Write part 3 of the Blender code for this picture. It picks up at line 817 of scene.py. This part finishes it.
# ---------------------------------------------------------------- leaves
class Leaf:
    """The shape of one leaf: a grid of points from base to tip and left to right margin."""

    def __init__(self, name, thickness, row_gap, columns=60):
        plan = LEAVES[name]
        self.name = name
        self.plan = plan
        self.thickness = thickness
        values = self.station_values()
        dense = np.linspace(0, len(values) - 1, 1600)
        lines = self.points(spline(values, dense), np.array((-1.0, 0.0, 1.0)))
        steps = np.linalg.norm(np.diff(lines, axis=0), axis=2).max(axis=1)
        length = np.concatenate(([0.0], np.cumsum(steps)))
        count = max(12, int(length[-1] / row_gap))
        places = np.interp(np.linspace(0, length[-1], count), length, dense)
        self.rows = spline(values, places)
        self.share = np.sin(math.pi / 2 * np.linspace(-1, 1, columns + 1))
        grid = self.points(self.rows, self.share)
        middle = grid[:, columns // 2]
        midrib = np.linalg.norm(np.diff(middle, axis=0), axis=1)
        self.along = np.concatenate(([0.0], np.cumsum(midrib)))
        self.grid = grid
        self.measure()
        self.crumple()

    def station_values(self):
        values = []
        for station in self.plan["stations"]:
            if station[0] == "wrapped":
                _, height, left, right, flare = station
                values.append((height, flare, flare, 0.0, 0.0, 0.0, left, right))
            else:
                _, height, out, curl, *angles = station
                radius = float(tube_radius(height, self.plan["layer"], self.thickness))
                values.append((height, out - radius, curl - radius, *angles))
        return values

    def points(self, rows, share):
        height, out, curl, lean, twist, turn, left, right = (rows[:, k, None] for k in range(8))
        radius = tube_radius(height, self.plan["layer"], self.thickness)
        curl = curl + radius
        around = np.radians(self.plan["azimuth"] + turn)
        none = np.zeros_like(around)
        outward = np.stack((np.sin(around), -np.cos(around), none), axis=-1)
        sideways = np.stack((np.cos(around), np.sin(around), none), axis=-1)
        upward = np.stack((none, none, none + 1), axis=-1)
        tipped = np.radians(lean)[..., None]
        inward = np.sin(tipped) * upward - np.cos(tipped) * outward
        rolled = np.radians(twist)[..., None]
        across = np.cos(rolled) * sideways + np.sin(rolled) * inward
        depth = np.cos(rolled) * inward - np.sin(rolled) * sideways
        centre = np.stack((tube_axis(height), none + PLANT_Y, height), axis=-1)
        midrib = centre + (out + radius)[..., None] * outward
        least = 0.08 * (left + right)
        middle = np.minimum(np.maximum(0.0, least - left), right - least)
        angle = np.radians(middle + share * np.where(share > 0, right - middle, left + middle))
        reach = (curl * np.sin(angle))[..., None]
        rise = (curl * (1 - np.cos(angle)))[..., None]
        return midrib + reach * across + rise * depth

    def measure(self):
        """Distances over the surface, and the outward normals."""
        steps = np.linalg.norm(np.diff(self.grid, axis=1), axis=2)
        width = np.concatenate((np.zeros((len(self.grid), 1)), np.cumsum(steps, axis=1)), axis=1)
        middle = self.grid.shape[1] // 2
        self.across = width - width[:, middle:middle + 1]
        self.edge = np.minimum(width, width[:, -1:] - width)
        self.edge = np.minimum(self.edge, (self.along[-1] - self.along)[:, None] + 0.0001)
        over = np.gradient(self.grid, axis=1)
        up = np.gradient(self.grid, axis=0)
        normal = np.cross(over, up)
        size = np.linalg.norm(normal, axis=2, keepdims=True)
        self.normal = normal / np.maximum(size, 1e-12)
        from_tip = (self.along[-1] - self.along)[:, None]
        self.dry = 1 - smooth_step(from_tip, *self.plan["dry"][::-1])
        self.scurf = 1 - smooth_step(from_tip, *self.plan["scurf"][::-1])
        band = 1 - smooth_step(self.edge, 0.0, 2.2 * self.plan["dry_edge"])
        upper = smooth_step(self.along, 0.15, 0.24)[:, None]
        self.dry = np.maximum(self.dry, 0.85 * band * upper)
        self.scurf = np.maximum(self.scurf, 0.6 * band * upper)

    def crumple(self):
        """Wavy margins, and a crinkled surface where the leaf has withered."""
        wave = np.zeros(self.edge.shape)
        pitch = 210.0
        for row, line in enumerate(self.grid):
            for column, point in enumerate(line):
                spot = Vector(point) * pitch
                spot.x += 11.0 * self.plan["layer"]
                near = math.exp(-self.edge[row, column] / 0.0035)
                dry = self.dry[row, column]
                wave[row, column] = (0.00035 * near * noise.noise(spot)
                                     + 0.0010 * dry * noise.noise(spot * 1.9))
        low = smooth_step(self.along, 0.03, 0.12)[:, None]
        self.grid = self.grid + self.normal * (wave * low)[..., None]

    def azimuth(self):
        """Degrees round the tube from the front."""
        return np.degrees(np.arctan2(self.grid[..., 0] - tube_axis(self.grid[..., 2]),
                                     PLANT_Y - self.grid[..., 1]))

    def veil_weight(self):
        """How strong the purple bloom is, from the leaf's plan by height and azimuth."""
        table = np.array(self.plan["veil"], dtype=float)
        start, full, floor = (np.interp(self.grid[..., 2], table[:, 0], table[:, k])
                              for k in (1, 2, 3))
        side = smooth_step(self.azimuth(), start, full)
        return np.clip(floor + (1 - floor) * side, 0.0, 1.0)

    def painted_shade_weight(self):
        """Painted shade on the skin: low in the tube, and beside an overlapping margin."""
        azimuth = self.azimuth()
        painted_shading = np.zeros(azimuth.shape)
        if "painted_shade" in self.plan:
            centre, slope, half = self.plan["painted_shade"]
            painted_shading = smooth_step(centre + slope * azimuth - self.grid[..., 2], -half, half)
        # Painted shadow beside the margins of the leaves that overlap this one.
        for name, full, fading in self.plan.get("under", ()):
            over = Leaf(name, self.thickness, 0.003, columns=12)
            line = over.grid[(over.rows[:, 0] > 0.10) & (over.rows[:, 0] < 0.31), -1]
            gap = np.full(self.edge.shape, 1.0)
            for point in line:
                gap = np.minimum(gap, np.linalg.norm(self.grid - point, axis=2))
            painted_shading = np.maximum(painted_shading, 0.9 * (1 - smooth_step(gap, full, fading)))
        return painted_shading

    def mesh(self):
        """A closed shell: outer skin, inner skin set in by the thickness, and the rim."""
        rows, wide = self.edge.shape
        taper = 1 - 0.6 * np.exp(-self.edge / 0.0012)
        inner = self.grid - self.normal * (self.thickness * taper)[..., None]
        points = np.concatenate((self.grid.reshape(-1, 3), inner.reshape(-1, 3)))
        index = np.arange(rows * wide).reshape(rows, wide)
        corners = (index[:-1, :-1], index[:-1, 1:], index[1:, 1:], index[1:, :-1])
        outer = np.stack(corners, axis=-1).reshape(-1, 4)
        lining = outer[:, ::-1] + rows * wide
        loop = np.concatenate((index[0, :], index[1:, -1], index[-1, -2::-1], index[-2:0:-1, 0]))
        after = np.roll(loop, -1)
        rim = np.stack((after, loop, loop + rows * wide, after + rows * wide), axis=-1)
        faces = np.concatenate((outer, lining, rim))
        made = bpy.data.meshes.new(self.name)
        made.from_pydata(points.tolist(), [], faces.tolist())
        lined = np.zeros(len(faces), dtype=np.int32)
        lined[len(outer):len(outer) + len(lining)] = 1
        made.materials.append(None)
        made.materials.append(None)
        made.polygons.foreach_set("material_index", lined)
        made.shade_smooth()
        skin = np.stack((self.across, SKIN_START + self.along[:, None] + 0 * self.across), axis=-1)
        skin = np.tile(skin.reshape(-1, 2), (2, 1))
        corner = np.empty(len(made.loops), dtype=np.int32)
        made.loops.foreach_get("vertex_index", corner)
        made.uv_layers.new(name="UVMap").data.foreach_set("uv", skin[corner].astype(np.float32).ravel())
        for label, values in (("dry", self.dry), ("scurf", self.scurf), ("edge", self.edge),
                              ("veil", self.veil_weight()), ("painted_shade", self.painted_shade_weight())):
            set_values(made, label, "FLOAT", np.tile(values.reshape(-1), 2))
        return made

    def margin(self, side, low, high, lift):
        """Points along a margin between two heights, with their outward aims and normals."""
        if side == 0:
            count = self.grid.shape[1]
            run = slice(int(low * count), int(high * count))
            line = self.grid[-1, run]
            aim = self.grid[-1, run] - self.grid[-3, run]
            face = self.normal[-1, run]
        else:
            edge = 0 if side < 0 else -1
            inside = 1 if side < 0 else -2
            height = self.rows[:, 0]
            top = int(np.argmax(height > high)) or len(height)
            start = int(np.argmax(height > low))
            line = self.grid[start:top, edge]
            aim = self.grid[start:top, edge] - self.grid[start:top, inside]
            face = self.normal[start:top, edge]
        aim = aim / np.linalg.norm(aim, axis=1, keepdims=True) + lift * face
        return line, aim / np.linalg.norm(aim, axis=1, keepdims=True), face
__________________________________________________
→ **Task prompt**
Quote verbatim the opening lines of the listing above, ending with the line where "self.crumple()" appears; include both endpoints and nothing more.

→ **Answer to the task**
Write part 3 of the Blender code for this picture. It picks up at line 817 of scene.py. This part finishes it.
# ---------------------------------------------------------------- leaves
class Leaf:
    """The shape of one leaf: a grid of points from base to tip and left to right margin."""

    def __init__(self, name, thickness, row_gap, columns=60):
        plan = LEAVES[name]
        self.name = name
        self.plan = plan
        self.thickness = thickness
        values = self.station_values()
        dense = np.linspace(0, len(values) - 1, 1600)
        lines = self.points(spline(values, dense), np.array((-1.0, 0.0, 1.0)))
        steps = np.linalg.norm(np.diff(lines, axis=0), axis=2).max(axis=1)
        length = np.concatenate(([0.0], np.cumsum(steps)))
        count = max(12, int(length[-1] / row_gap))
        places = np.interp(np.linspace(0, length[-1], count), length, dense)
        self.rows = spline(values, places)
        self.share = np.sin(math.pi / 2 * np.linspace(-1, 1, columns + 1))
        grid = self.points(self.rows, self.share)
        middle = grid[:, columns // 2]
        midrib = np.linalg.norm(np.diff(middle, axis=0), axis=1)
        self.along = np.concatenate(([0.0], np.cumsum(midrib)))
        self.grid = grid
        self.measure()
        self.crumple()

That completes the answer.